Charlie Pilkington

Personal information
- Nickname: "The Meriden Flash"
- Nationality: American
- Born: Charles Pilkington September 22, 1897 New York City
- Died: May 20, 1974 (aged 76) Meriden, Connecticut
- Weight: Featherweight

Boxing career

Boxing record
- Total fights: 252
- Wins: 185
- Losses: 17
- Draws: 7

= Charlie Pilkington =

American boxer

Charles Francis Pilkington (September 22, 1897 - May 20, 1974), known as Charlie Pilkington and The Meriden Flash, was an American professional boxer in the Featherweight division.

== Background ==
Pilkington was born on September 22, 1897, in New York City to Anglo-Irish parents. He was a descendant of Jacobite members of the Pilkington Family of Lancashire, England, who fled to Ireland after the Battle of Preston in 1716.
Growing up in a tenement in East Harlem, Pilkington was advised by a doctor to pursue exercise to improve his health and took up boxing at the Union Settlement Association.

== Professional career ==
Pilkington learned to box by watching Benny Leonard, Harlem Tommy Murphy, and Irish Patsy Cline at his neighborhood gym and based much of his early technique off of what he observed. Beginning his boxing career with a win in an amateur match at the Union Settlement Association Athletic Club in 1915, Pilkington would spend four years in the amateur leagues, earning the name the "Harlem Flash". When he later moved to Meriden, Connecticut, this early nickname morphed into the "Meriden Flash." During this time, Pilkington lost only 4 out of 150 matches; winning the New York State and Metropolitan Crown boxing titles in the featherweight division. During his early career, he was the first professional boxer to be coached and managed by famed manager Al Weill.

Turning pro to support his family in 1919, he began professional boxing in New Jersey and Connecticut. During his first professional fight, he knocked out Joe Welling in four rounds. Later, he boxed against well known boxer Sammy Waltz, knocking him down with his first punch.
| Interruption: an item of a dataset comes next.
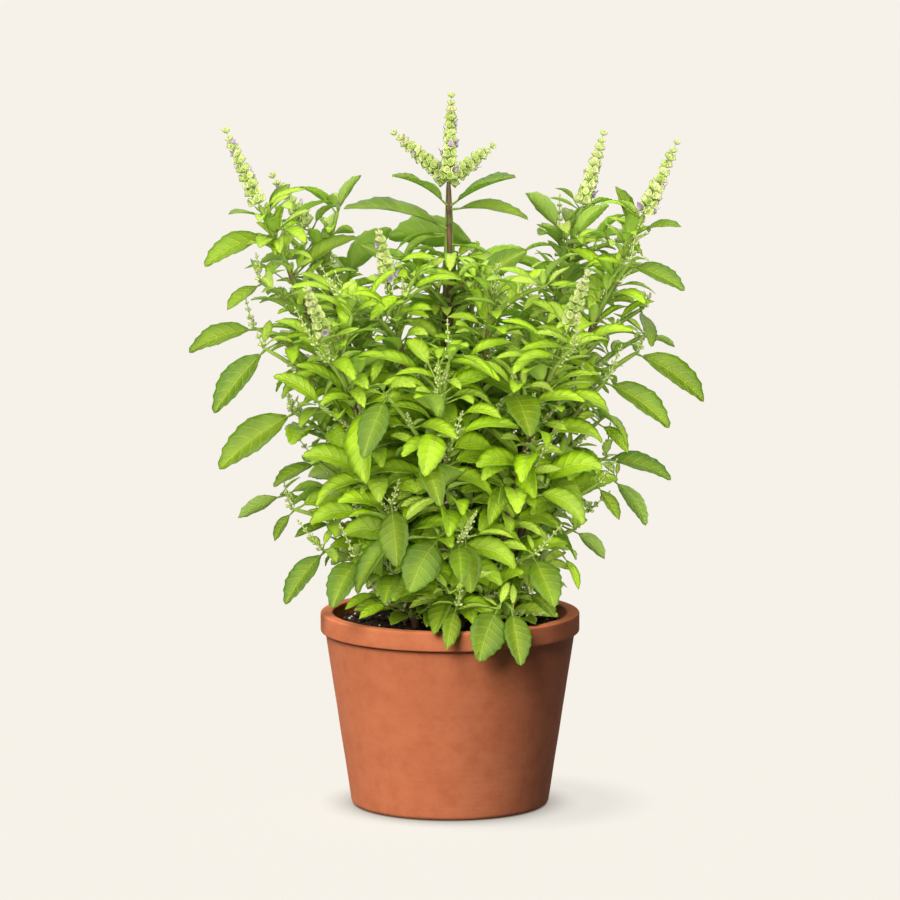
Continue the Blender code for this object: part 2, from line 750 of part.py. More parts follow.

At the height of his career, Pilkington was so popular in the greater New York area that after a victory over Johnny Shugrue was proclaimed a draw, New Haven police officers had to escort the referee out of the arena to prevent a riot by Pilkington's fans.

Pilkington fought Jack Bernstein at the Commonwealth Sporting Club in New York in December 1923, where he repetitively held Bernstein's arms and "head butted" him, losing the match after being disqualified. In 1924, he traveled to Australia for his last professional matches - a five fight bout, winning three matches, losing one, and boxing a draw in the other.

By the end of his career, Pilkington was New York State champion for the 108,115, and 125 pound class.

Later in his life, Pilkington became a noted referee, matchmaker, trainer, and promoter. As a mentor and sparring partner, he is largely credited with helping mold the career of famed boxer Kid Kaplan. While working as a promoter in the 1930s, Pilkington publicly spoke out against Kaplan, then a referee, resulting in a large public dispute that ended in Pilkington's license being revoked. Known as "The Boxing Master," he trained many future boxing stars, including Eddie Campagnuolo.

==Personal life==

Pilkington's younger brother, "Irish" Jackie Pilkington, was also a professional boxer.